Experts in implementation of distributed ledger technology, however, insist that financial services institutions face several constraints in implementation, chief among them being:

  • Budget, which is an uncertain terrain as the technology is new and largely unexplored and therefore unsure of the extent of investments required.
  • Compliance and regulation, which is still an unexplored territory and is yet to gain a definite shape, hence institutions hesitate to venture into this territory.
  • A new way of operations as any blockchain implementation calls for a major change from the traditional processes. Successful integration into the existing way of operations is indeed a challenge. However, the benefits such implementations bring despite their complexities are of great value in spite of the costs and challenges and the patience that organizations require to have.
  • Security and privacy because the technology is new and yet to be accepted as norm and hence concerns, especially since it involves payment methods. There are known security risks like private key attacks, selfish mining and double-spending.

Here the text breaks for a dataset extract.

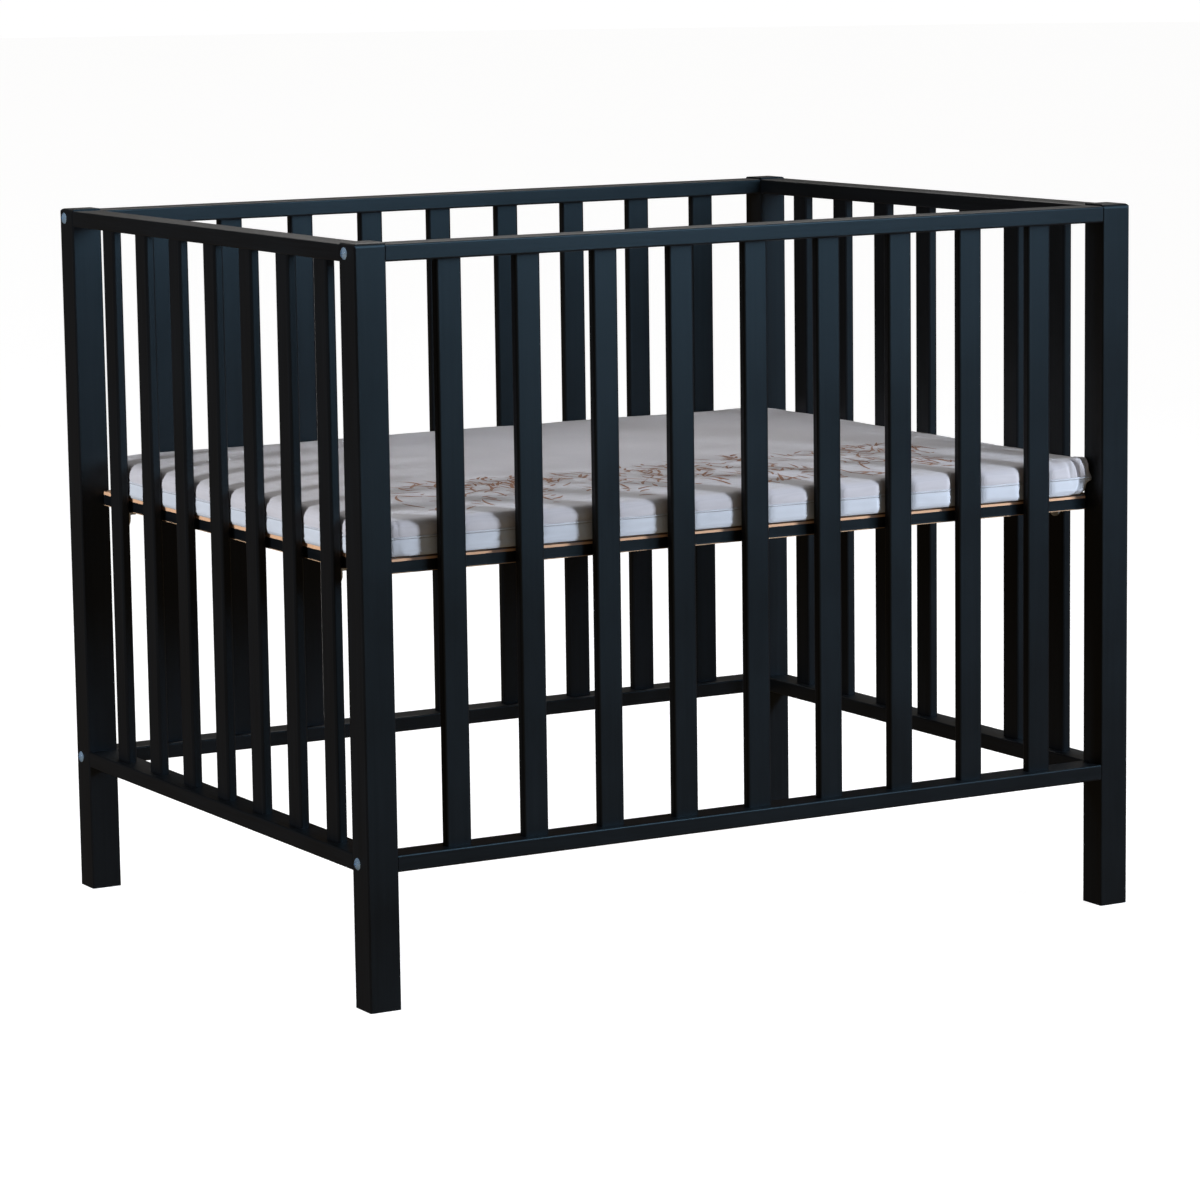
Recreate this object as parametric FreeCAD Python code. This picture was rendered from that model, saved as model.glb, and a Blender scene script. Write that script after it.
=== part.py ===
"""Playpen: slatted wooden frame, bolted at the corners, with a raised base and a mattress.

Millimetres. The origin is on the floor at the centre of the footprint.
+X runs along the long sides, +Y towards the back and +Z up.
The two ends are glued frames. The two long sides bolt between them, through the posts.
The base rests on four brackets on the end slats, and the mattress lies on the base.
"""
import os

import FreeCAD
import Part
from FreeCAD import Vector

# Overall size
LENGTH = 970.0
WIDTH = 760.0
HEIGHT = 800.0

# Corner posts
POST = 36.0
POST_EDGE = 2.0            # eased vertical edges
POST_TOP_CORNER = 5.0      # rounded top edge on the outer faces

# Rails, laid flat, the same section all round
RAIL_WIDE = 35.0
RAIL_THICK = 18.0
RAIL_EDGE = 2.0
RAIL_INSET = 0.5           # outer face of the rail behind the outer face of the post
TOP_RAIL_Z = 798.0         # top face of the top rails
LOWER_RAIL_Z = 164.0       # top face of the lower rails

# Slats
SLAT_WIDE = 30.0
SLAT_THICK = 11.5
SLAT_EDGE = 3.0
SLAT_TENON = 9.0           # depth of the blind mortise in each rail
SIDE_SLATS = 9
END_SLATS = 7
SIDE_PITCH = 92.7
END_PITCH = 91.0

# Corner joints: one bolt and one locating dowel into the end of each side rail
BOLT_LINE = 24.0           # bolt axis behind the front face of its post
DOWEL_LINE = 11.0          # dowel axis behind the front face of its post
BOLT_R = 3.0
BOLT_HOLE_R = 3.4
BOLT_HEAD_R = 6.5
BOLT_HEAD_TALL = 3.2
BOLT_IN_RAIL = 17.0        # length of shank inside the rail
RECESS_LONG = 6.4          # cross recess in the bolt head
RECESS_WIDE = 1.3
RECESS_DEEP = 1.8
INSERT_R = 5.0
INSERT_LONG = 15.0
DOWEL_R = 4.0
DOWEL_LONG = 36.0
END_DOWEL_GAP = 17.0       # between the two glued dowels in each end-rail joint
END_DOWEL_LONG = 30.0
END_DOWEL_IN_POST = 6.5    # short of the bolt and the locating dowel that cross the post

# Base: two thin boards with a frame between them
BASE_LONG = 914.0
BASE_WIDE = 700.0
BASE_Z = 454.5             # underside of the base
BOTTOM_BOARD = 2.5
BASE_FRAME = 10.0
TOP_BOARD = 4.0
FRAME_BAR = 32.0           # width of the edge frame's members
BATTEN_WIDE = 40.0
BATTENS = 3
NOTCH_GAP = 2.0            # clearance from the base's corner notches to the posts

# Base supports: a steel angle on the inner face of each outermost end slat
BRACKET_WIDE = 22.0
BRACKET_TALL = 17.0
BRACKET_TAB = 9.0
BRACKET_THICK = 2.5
SCREW_R = 2.0
SCREW_HEAD_R = 4.2
SCREW_HEAD_TALL = 2.0
SCREW_LONG = 9.0

# Mattress
MATTRESS_LONG = 920.0
MATTRESS_WIDE = 710.0
MATTRESS_THICK = 41.5
MATTRESS_GAP = 0.3         # clearance over the base
MATTRESS_CORNER = 45.0     # corner radius in plan
MATTRESS_EDGE = 12.0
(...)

  • Organizations taking up blockchain implementation need to publicize about security practices and showcase the efficiency of such practices.
  • Still in a doubtful domain because there is a definite lack of understanding about the technology among the prospective users. There is therefore an absolute need to understand make the colleagues understand about the technology.
  • Absence of the required technological infrastructure and organizations planning the use of blockchain have to upgrade their internal systems and processes and restructure and enhance the tech infrastructure.
  • Lastly, understanding the actual need to have the technology in place, as blockchain is no more just bitcoin or cryptocurrency but is a technology that has vast uses, which can help an organization to improve its revenues and introduce newer products and services.

Nevertheless, blockchain is transforming and is assuming the role of improving the financial infrastructure for both banks and customers. There are some obstacles still, but these are part of the process.